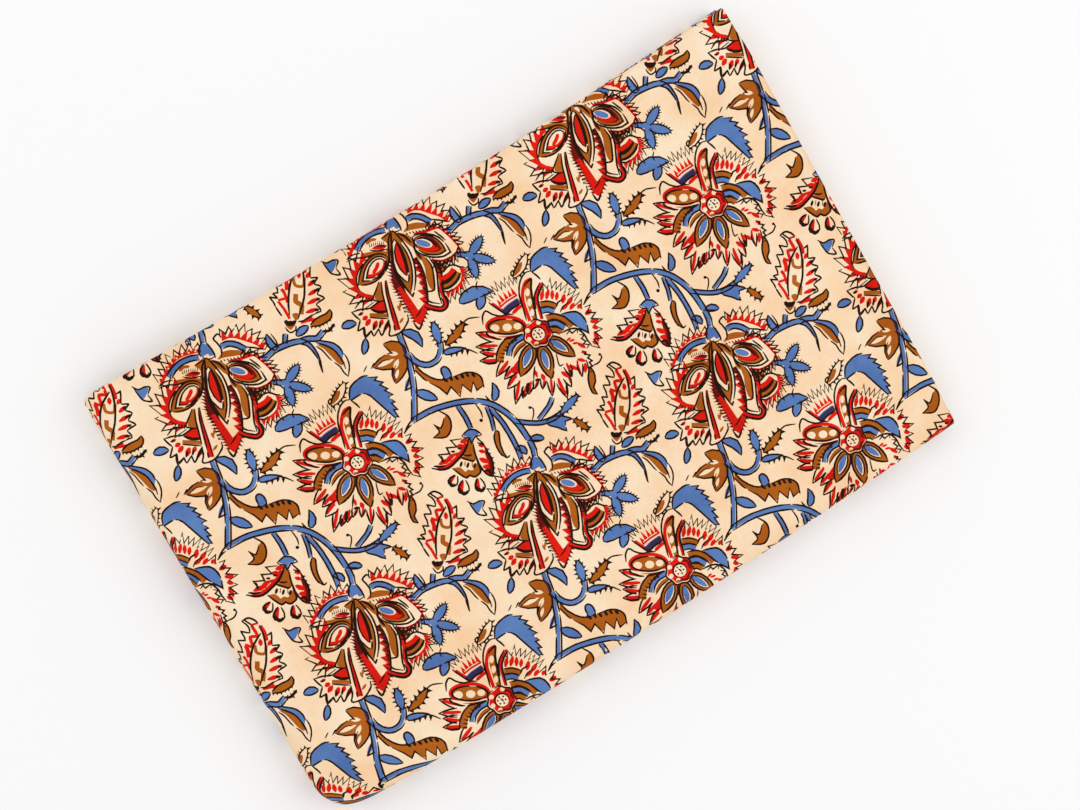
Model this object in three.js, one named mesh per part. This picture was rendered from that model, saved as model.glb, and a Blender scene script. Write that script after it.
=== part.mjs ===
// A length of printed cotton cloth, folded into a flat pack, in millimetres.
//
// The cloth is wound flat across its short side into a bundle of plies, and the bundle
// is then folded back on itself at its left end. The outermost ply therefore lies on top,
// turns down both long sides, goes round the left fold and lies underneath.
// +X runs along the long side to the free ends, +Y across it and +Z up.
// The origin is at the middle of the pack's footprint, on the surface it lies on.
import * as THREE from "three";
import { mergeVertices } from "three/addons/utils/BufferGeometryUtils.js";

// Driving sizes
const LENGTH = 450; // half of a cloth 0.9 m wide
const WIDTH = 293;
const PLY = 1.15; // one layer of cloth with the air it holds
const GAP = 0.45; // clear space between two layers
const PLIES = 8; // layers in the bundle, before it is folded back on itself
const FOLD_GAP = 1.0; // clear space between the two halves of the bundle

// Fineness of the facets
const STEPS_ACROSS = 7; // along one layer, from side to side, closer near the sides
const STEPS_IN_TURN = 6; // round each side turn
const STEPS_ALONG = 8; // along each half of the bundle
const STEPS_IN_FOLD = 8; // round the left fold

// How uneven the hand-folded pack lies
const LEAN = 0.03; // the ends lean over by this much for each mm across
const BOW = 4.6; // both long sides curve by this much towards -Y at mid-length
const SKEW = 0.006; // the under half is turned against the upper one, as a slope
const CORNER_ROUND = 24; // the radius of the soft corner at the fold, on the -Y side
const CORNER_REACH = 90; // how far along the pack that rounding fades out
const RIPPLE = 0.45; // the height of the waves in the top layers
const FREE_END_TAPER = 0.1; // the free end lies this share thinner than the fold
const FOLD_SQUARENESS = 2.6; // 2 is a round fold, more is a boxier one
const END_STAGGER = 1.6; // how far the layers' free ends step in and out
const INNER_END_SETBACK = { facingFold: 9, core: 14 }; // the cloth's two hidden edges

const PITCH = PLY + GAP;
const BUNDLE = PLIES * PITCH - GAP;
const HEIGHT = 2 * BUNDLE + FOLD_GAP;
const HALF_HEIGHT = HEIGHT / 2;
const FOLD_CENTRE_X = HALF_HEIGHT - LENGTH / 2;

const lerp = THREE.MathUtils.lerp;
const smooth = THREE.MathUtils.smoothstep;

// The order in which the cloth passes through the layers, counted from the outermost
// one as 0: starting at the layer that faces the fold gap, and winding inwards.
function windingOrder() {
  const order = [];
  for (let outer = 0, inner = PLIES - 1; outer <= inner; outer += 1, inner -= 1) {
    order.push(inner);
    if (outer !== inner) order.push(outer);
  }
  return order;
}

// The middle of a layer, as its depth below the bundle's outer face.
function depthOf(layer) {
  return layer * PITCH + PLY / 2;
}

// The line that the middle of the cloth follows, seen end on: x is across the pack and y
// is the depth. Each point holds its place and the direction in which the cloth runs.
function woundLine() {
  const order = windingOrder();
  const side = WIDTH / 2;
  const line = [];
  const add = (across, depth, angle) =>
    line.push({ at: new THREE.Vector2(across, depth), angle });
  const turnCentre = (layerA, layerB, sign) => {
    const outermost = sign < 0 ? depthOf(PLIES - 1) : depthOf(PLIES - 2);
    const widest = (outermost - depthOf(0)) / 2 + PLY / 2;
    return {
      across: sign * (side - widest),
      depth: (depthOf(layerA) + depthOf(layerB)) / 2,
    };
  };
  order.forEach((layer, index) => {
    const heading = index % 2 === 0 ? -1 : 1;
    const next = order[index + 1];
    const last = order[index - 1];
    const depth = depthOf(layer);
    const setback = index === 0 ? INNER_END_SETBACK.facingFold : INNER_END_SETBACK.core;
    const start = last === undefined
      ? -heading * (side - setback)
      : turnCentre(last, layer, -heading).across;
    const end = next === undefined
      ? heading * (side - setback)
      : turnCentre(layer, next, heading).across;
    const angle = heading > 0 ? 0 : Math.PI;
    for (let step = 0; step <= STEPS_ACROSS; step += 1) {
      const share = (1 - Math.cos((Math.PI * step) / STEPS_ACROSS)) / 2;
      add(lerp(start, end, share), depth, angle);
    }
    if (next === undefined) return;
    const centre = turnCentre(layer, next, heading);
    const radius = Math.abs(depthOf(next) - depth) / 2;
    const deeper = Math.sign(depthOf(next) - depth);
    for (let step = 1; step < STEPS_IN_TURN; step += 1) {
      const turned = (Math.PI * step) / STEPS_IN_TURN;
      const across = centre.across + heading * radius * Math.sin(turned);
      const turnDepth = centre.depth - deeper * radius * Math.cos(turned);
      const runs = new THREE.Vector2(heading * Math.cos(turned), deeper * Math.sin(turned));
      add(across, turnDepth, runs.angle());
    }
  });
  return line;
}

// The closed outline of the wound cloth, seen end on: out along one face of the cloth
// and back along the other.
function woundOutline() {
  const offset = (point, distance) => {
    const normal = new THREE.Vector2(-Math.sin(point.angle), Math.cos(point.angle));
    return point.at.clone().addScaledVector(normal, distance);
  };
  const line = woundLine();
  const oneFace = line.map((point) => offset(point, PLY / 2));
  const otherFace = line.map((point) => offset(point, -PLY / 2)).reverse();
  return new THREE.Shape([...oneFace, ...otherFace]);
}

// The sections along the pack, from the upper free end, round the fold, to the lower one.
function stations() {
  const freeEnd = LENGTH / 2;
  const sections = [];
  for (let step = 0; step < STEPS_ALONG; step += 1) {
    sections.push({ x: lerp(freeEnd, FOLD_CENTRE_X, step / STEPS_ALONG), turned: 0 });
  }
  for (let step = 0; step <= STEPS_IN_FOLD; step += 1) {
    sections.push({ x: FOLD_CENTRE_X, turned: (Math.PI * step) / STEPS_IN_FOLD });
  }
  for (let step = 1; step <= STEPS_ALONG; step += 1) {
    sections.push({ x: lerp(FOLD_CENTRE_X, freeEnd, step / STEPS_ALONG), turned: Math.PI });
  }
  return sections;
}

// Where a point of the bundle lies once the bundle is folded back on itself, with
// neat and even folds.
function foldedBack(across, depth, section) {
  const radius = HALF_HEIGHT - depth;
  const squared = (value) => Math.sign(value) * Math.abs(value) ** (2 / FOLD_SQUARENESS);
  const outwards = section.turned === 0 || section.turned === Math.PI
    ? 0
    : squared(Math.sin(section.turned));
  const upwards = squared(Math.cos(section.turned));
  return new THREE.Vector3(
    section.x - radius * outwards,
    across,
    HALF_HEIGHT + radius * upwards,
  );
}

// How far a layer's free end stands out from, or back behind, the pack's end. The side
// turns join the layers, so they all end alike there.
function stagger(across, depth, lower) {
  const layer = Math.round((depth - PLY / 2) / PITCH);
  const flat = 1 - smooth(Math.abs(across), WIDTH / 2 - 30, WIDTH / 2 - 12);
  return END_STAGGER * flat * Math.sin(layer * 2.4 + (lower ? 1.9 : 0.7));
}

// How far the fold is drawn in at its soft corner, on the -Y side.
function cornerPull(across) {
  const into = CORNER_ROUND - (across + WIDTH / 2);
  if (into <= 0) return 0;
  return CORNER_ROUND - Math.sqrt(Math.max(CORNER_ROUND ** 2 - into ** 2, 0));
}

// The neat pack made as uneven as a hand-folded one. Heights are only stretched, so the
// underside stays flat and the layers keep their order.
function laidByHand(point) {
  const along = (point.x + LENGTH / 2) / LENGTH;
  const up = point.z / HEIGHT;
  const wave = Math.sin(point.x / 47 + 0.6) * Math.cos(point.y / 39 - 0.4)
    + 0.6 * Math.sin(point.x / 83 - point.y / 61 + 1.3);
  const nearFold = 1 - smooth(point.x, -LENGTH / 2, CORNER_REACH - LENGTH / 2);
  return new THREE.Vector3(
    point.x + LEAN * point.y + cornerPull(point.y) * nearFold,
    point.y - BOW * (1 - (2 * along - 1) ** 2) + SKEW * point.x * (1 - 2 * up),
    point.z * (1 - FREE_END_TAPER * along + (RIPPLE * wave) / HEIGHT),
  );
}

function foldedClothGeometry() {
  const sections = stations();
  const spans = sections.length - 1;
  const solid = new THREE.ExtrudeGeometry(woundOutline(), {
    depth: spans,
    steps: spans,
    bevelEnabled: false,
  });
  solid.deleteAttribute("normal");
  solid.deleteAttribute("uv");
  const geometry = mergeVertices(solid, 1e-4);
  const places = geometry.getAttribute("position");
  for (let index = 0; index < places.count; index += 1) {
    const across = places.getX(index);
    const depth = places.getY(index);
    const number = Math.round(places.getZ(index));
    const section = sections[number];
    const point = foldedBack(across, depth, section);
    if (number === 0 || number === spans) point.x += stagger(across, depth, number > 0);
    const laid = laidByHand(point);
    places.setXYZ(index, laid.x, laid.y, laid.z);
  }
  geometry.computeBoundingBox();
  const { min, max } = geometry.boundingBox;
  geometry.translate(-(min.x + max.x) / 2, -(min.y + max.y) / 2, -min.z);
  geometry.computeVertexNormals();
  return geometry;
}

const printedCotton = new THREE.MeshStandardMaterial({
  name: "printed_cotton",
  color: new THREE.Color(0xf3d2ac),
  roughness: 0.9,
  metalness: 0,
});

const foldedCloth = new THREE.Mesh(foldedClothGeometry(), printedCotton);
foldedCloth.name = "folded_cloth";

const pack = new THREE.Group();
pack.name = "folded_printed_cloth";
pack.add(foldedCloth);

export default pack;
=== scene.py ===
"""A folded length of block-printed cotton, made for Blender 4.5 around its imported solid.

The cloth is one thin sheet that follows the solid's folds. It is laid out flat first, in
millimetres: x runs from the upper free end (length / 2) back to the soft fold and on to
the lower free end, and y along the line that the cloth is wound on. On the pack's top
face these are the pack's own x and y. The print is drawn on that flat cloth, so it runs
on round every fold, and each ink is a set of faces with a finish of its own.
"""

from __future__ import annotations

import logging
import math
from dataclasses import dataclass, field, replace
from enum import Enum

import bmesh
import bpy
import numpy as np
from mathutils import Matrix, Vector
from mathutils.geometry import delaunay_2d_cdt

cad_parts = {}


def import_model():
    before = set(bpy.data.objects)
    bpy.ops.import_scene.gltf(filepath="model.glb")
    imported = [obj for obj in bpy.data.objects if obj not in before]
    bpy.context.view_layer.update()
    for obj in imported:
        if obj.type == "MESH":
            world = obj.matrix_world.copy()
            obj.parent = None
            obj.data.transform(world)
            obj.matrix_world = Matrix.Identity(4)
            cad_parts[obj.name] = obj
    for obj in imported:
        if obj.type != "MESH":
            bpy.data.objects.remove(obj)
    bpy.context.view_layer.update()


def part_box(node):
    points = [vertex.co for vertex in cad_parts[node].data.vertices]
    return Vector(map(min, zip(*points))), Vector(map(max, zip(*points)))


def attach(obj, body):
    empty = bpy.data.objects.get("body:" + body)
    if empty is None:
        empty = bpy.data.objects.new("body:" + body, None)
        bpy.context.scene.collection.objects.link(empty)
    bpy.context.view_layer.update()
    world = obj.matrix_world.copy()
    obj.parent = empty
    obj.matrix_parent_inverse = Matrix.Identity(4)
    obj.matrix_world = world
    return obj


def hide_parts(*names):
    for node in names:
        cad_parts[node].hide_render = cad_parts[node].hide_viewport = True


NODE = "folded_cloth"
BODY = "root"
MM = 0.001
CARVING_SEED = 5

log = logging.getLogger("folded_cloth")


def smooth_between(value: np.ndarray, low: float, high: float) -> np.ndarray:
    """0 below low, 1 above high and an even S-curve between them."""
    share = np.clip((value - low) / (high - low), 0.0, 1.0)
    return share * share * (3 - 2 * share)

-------

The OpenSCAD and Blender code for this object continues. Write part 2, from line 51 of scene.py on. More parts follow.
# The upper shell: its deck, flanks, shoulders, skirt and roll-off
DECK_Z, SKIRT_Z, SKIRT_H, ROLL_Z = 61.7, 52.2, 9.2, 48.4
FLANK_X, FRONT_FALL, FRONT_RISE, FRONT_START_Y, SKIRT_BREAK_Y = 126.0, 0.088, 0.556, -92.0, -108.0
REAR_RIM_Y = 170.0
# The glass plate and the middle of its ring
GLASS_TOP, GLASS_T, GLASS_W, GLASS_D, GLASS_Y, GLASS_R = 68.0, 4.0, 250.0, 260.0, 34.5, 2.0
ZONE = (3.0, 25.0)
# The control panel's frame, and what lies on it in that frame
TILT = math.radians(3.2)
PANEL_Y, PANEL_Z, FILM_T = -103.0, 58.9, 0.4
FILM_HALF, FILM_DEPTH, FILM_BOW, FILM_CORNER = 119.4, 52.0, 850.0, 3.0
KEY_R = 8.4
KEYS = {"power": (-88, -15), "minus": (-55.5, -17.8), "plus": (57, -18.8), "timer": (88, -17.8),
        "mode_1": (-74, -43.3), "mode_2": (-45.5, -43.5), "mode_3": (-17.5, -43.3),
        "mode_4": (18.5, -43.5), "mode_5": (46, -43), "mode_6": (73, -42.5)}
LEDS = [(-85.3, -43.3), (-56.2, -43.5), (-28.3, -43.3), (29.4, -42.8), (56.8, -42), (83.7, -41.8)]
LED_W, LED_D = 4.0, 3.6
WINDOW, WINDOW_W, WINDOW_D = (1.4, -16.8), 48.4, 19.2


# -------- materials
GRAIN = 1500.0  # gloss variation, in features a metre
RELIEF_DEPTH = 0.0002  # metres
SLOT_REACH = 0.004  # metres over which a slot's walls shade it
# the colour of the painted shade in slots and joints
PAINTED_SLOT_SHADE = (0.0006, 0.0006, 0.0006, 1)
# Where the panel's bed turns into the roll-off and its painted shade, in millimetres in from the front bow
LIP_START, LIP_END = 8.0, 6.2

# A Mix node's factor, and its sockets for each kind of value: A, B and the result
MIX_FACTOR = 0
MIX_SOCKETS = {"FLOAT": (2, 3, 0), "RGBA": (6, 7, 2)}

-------

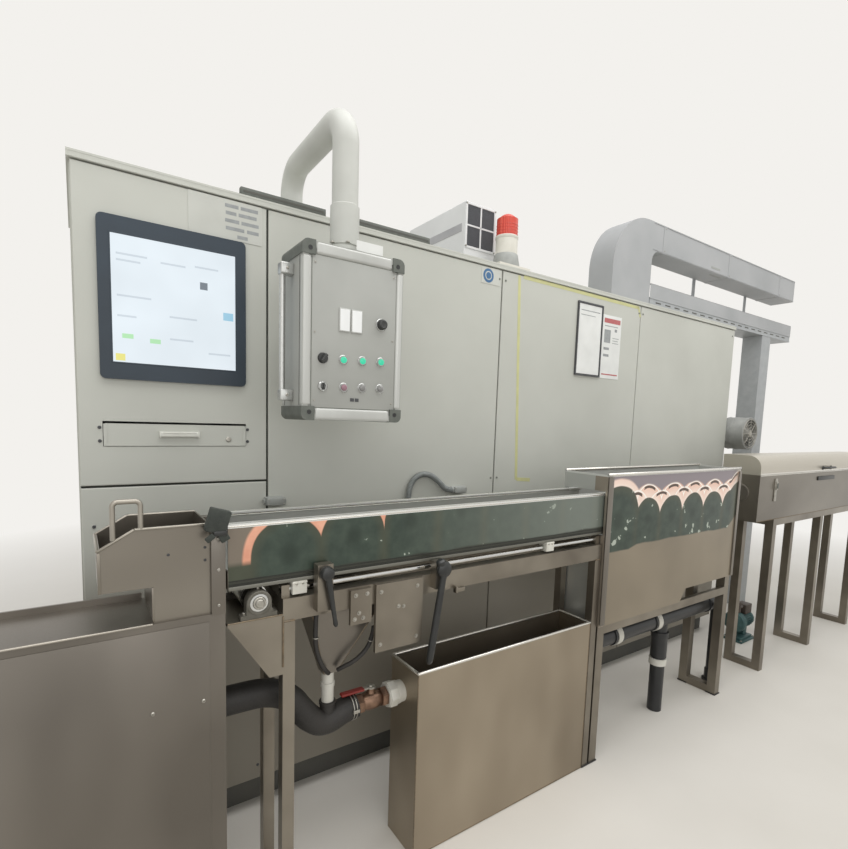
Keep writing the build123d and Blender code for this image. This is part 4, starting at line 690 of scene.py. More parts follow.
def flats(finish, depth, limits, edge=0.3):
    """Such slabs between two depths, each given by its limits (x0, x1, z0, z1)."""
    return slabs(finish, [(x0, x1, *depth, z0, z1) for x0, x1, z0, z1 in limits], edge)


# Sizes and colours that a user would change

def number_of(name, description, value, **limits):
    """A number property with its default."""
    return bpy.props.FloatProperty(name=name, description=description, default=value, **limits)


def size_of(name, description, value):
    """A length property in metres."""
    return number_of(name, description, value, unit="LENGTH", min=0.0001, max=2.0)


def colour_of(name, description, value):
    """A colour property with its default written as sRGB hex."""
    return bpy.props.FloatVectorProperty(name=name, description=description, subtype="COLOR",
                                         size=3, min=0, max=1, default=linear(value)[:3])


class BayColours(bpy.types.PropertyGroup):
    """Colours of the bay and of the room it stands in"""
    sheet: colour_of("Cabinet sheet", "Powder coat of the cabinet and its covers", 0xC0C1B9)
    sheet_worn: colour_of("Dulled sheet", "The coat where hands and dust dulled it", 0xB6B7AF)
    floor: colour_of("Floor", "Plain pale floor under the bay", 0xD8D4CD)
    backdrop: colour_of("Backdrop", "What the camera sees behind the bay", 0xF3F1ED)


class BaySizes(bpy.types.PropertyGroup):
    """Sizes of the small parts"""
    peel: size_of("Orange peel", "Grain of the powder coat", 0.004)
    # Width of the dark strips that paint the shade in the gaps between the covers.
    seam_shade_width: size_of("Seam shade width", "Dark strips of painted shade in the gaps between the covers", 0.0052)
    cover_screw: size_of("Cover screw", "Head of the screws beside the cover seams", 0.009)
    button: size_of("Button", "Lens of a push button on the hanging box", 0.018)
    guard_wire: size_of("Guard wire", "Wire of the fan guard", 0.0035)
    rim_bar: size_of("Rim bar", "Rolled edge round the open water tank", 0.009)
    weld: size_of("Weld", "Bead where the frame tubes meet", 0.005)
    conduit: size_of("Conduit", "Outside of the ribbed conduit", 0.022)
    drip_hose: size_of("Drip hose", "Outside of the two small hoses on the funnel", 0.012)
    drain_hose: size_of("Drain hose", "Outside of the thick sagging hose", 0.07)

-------

#### Problem
This exercise asks for the lines from the line with "Model this object" to the line with "const STEPS_IN_FOLD = 8;", both lines included, set down exactly and with nothing else.

#### Answer to the task
Model this object in three.js, one named mesh per part. This picture was rendered from that model, saved as model.glb, and a Blender scene script. Write that script after it.
=== part.mjs ===
// A length of printed cotton cloth, folded into a flat pack, in millimetres.
//
// The cloth is wound flat across its short side into a bundle of plies, and the bundle
// is then folded back on itself at its left end. The outermost ply therefore lies on top,
// turns down both long sides, goes round the left fold and lies underneath.
// +X runs along the long side to the free ends, +Y across it and +Z up.
// The origin is at the middle of the pack's footprint, on the surface it lies on.
import * as THREE from "three";
import { mergeVertices } from "three/addons/utils/BufferGeometryUtils.js";

// Driving sizes
const LENGTH = 450; // half of a cloth 0.9 m wide
const WIDTH = 293;
const PLY = 1.15; // one layer of cloth with the air it holds
const GAP = 0.45; // clear space between two layers
const PLIES = 8; // layers in the bundle, before it is folded back on itself
const FOLD_GAP = 1.0; // clear space between the two halves of the bundle

// Fineness of the facets
const STEPS_ACROSS = 7; // along one layer, from side to side, closer near the sides
const STEPS_IN_TURN = 6; // round each side turn
const STEPS_ALONG = 8; // along each half of the bundle
const STEPS_IN_FOLD = 8; // round the left fold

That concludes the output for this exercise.